Sa traduction législative bénéficie donc aux victimes de harcèlement sexuel comme à toutes et tous les salarié.es victimes de discriminations et licenciés de ce fait. Elles et ils se verront désormais mieux indemnisé.es alors que la culture judiciaire française résiste encore à considérer la réparation intégrale du préjudice des victimes comme légitime.
Cette réforme, que l’AVFT s’emploiera à faire appliquer, n’aurait pu voir le jour sans la mobilisation de Catherine Coutelle (députée, présidente de la délégation aux droits des femmes de l’Assemblée Nationale)(8), Michèle Meunier (Sénatrice, rapporteure pour avis au nom de la commission des affaires sociales)(9), Marie-Georges Buffet (députée)(10), le soutien du Défenseur Des Droits(11) et le dialogue régulier que nous avons pu avoir avec le ministère des droits des femmes.
Contact :
Marilyn Baldeck
06 09 42 80 21
Notes
1. L1235-3-1
2. Ne sont donc pas concerné.es les salarié.es visés à l’article L.1153-3 du Code du travail, qui ont « relaté » ou « témoigné » d’agissements de harcèlement sexuel.

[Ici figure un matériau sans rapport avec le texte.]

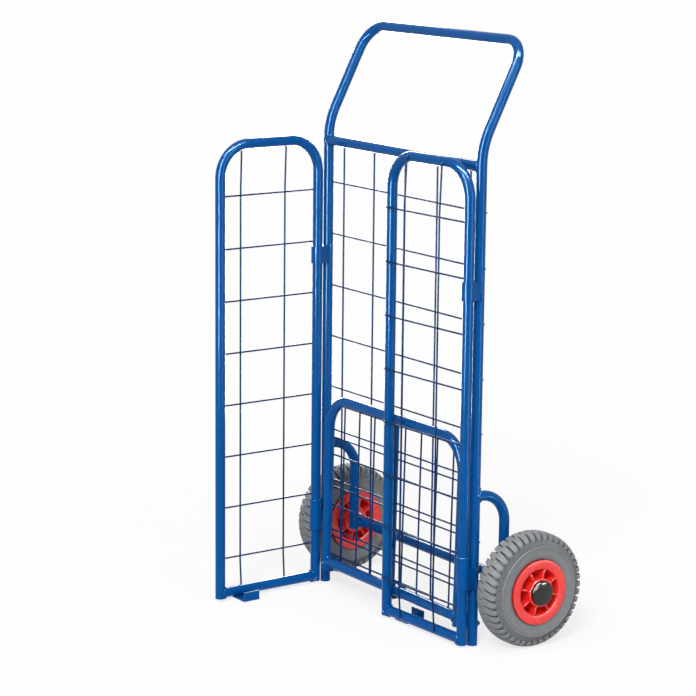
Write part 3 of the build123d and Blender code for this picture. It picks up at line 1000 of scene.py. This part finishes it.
def hang_lamps():
    """Hangs the suns, the strips that draw the long highlights on the tubes, and the cap's window."""
    rest()
    for name, place, strength, spread in SUNS:
        lamp = hang_lamp("SUN", name, place, (0, AIM_Y, SUN_AIM_Z), strength)
        lamp.data.angle = radians(spread)
    for name, bearing, distance, height, aim_z, width, length, power in STRIPS:
        place = (distance * cos(radians(bearing)), distance * sin(radians(bearing)), height)
        hang_softbox(name, place, (0, AIM_Y, aim_z), width, length, power)
    cap = Vector((WHEEL_X, AXLE_Y, AXLE_Z)) * MM + Vector((CAP_FACE, 0, 0))
    place = cap + Vector(WINDOW_OFFSET)
    hang_softbox("window", place, cap, WINDOW_WIDTH, WINDOW_HEIGHT, WINDOW_POWER)


def stand_camera():
    """Stands the camera where the photo was taken from."""
    rest()
    bpy.ops.object.camera_add()
    camera = bpy.context.object
    camera.name = "photo_camera"
    level = cos(CAMERA_PITCH)
    ahead = Vector((sin(CAMERA_YAW) * level, cos(CAMERA_YAW) * level, -sin(CAMERA_PITCH)))
    flat_right = ahead.cross(Vector((0, 0, 1))).normalized()
    flat_up = flat_right.cross(ahead)
    right = flat_right * cos(CAMERA_ROLL) + flat_up * sin(CAMERA_ROLL)
    up = flat_up * cos(CAMERA_ROLL) - flat_right * sin(CAMERA_ROLL)
    facing = Matrix((right, up, -ahead)).transposed().to_4x4()
    camera.matrix_world = Matrix.Translation(CAMERA_PLACE) @ facing
    camera.data.sensor_width = 36
    camera.data.lens = CAMERA_LENS
    camera.data.clip_end = 200
    bpy.context.scene.camera = camera


# Operators

class CART_OT_coat_tubes(bpy.types.Operator):
    """Gives the tubes, bars, wires, straps and hooks smooth surfaces and a blue powder coat"""

    bl_idname = "cart.coat_tubes"
    bl_label = "Coat the tubes and wires"

    def execute(self, context):
        coat = powder_coat()
        wire_finish_painted_shade = wire_coat_painted_shade()
        slots = {row["node"]: row["material_slot"] for row in frame["record"]["subparts"]}
        blue = [name for name, slot in slots.items() if slot == "blue_powder_coat"]
        if not blue:
            raise RuntimeError("the record names no node with a blue powder coat")
        bodies = frame["record"]["behaviour"]["bodies"]
        owner = {node: body for body, members in bodies.items() for node in members}
        for name in blue:
            twin = copied(nodes[name], Matrix.Identity(4))
            take(twin)
            bpy.ops.mesh.customdata_custom_splitnormals_clear()
            edit(twin)
            bpy.ops.mesh.remove_doubles(threshold=0.001 * MM)
            done()
            smooth(twin, 38)
            is_wire = name.endswith(("_horizontals", "_verticals"))
            # The wires take the coat whose darker blue is painted shade
            finish = wire_finish_painted_shade if is_wire else coat
            dressed(twin, name + "_coated", finish, owner[name], [name])
        return {"FINISHED"}


class CART_OT_hardware(bpy.types.Operator):
    """Finishes the axle, its washers and retainers, the bearings and the inner tubes"""

    bl_idname = "cart.hardware"
    bl_label = "Finish the axle hardware"

    def execute(self, context):
        finishes = {
            "zinc_steel": zinc_steel(),
            "inner_tube_rubber": tube_rubber(),
            "bearing_plastic": bearing_nylon(),
        }
        rows = [row for row in frame["record"]["subparts"] if row["material_slot"] in finishes]
        if not rows:
            raise RuntimeError("the record names no node of the axle's hardware")
        for row in rows:
            for slot in nodes[row["node"]].material_slots:
                slot.material = finishes[row["material_slot"]]
        return {"FINISHED"}


class CART_OT_welds(bpy.types.Operator):
    """Lays weld beads round the tube joints and spot welds at the ends and crossings of the wires"""

    bl_idname = "cart.welds"
    bl_label = "Weld the joints"

    def execute(self, context):
        tee = tee_bead()
        spot = spot_bead()
        ring = ring_bead()
        upper_bead = straight_bead(UPPER_STRAP)
        lower_bead = straight_bead(LOWER_STRAP)
        frame_welds(tee, spot, upper_bead, lower_bead)
        for side in ("left", "right"):
            gate_welds(side, tee, spot, ring)
        toe_welds(tee, spot)
        removed(tee, spot, ring, upper_bead, lower_bead)
        return {"FINISHED"}


class CART_OT_tyres(bpy.types.Operator):
    """Moulds the two tyres, with lugs, shoulder ribs and sidewall rings"""

    bl_idname = "cart.tyres"
    bl_label = "Mould the tyres"

    def execute(self, context):
        pattern = make_tyre(context.scene.cart_sizes)
        for side in ("left", "right"):
            tyre = copied(pattern, wheel_frame(side))
            name = side + "_treaded_tyre"
            dressed(tyre, name, tyre_rubber(), side + "_wheel", [side + "_tyre"])
        removed(pattern)
        return {"FINISHED"}


class CART_OT_rims(bpy.types.Operator):
    """Moulds the two ribbed rims"""

    bl_idname = "cart.rims"
    bl_label = "Mould the rims"

    def execute(self, context):
        ribs = context.scene.cart_sizes.rim_ribs
        pattern = joined([around(rim_rib(ribs), ribs), make_rim(ribs)], "rim")
        smooth(pattern, 32)
        for side in ("left", "right"):
            rim = copied(pattern, wheel_frame(side))
            name = side + "_moulded_rim"
            dressed(rim, name, rim_plastic(), side + "_wheel", [side + "_rim"])
        removed(pattern)
        return {"FINISHED"}


class CART_OT_caps_and_valves(bpy.types.Operator):
    """Makes the domed hub caps and the tyre valves"""

    bl_idname = "cart.caps_and_valves"
    bl_label = "Make the hub caps and valves"

    def execute(self, context):
        cap_pattern = turned(CAP, steps=72)
        smooth(cap_pattern, 30)
        stem_pattern = turned(STEM, steps=20, axis="Z")
        smooth(stem_pattern, 40)
        for side in ("left", "right"):
            place = wheel_frame(side)
            body = side + "_wheel"
            cap = copied(cap_pattern, place)
            dressed(cap, side + "_domed_cap", cap_plastic(), body, [side + "_hub_cap"])
            stem = copied(stem_pattern, place @ Matrix.Translation((STEM_ALONG * MM, 0, 0)))
            dressed(stem, side + "_valve_stem", valve_brass(), body, [side + "_valve"])
        removed(cap_pattern, stem_pattern)
        return {"FINISHED"}


class CART_OT_stage(bpy.types.Operator):
    """Lays the pale studio floor and sets the lamps, the surroundings and the camera"""

    bl_idname = "cart.stage"
    bl_label = "Set the stage"

    def execute(self, context):
        lay_floor()
        light_world()
        hang_lamps()
        stand_camera()
        context.scene.view_settings.view_transform = "Standard"
        return {"FINISHED"}


class CART_PT_panel(bpy.types.Panel):
    """Lists the cart's sizes, colours and steps in the sidebar"""

    bl_label = "Folding Hand Cart"
    bl_idname = "CART_PT_panel"
    bl_space_type = "VIEW_3D"
    bl_region_type = "UI"
    bl_category = "Hand Cart"

    def draw(self, context):
        for group in (context.scene.cart_sizes, context.scene.cart_colours):
            area = self.layout.box()
            for name in group.__annotations__:
                area.prop(group, name)
        for operator in OPERATORS:
            self.layout.operator(operator.bl_idname)


OPERATORS = (
    CART_OT_coat_tubes,
    CART_OT_hardware,
    CART_OT_welds,
    CART_OT_tyres,
    CART_OT_rims,
    CART_OT_caps_and_valves,
    CART_OT_stage,
)
CLASSES = (CartColours, CartSizes, *OPERATORS, CART_PT_panel)


def register():
    """Makes the groups, operators and panel known to Blender."""
    for item in CLASSES:
        bpy.utils.register_class(item)
    bpy.types.Scene.cart_colours = PointerProperty(type=CartColours)
    bpy.types.Scene.cart_sizes = PointerProperty(type=CartSizes)


def unregister():
    """Takes back what register did."""
    del bpy.types.Scene.cart_sizes
    del bpy.types.Scene.cart_colours
    for item in reversed(CLASSES):
        bpy.utils.unregister_class(item)


def main():
    """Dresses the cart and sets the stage."""
    register()
    bpy.ops.cart.coat_tubes()
    bpy.ops.cart.hardware()
    bpy.ops.cart.welds()
    bpy.ops.cart.tyres()
    bpy.ops.cart.rims()
    bpy.ops.cart.caps_and_valves()
    bpy.ops.cart.stage()
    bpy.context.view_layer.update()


if __name__ == "__main__":
    main()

3. Sans considération d’ancienneté ou d’un nombre minimum de salarié.es, comme en cas de licenciement sans cause réelle et sérieuse.
4. Voir, à propos d’une décision du Conseil de prud’hommes d’Orange, C/ Le Magueresse, Sur la nullité des mesures prises à l’encontre d’une salariée victime de harcèlement sexuel, Droit Social, 1998, P.437 à 441.,
5. Article L.1235-4 du Code du travail. Le remboursement est ordonné dans la limite de six mois de prise en charge.
6. Voir : Condamnation de l’employeur à rembourser Pôle Emploi en cas de harcèlement sexuel : un nécessaire pas de plus vers la responsabilisation des employeurs, M. Baldeck, janvier 2014.
7. Voir notamment : Procédures sociales en matière de harcèlement sexuel : Une voie de droit de plus en plus accessible pour les victimes, M. Baldeck, juillet 2013. Nous y qualifions les condamnations d’ »indolores » pour les employeurs.
8. Qui a déposé un amendement en 1ère lecture de l’Assemblée Nationale.
9. Qui a déposé un amendement en deuxième lecture du Sénat.
10. Qui a déposé l’amendement sur les rappels de salaires.
11. Pour l’amendement relatif au remboursement de Pôle Emploi.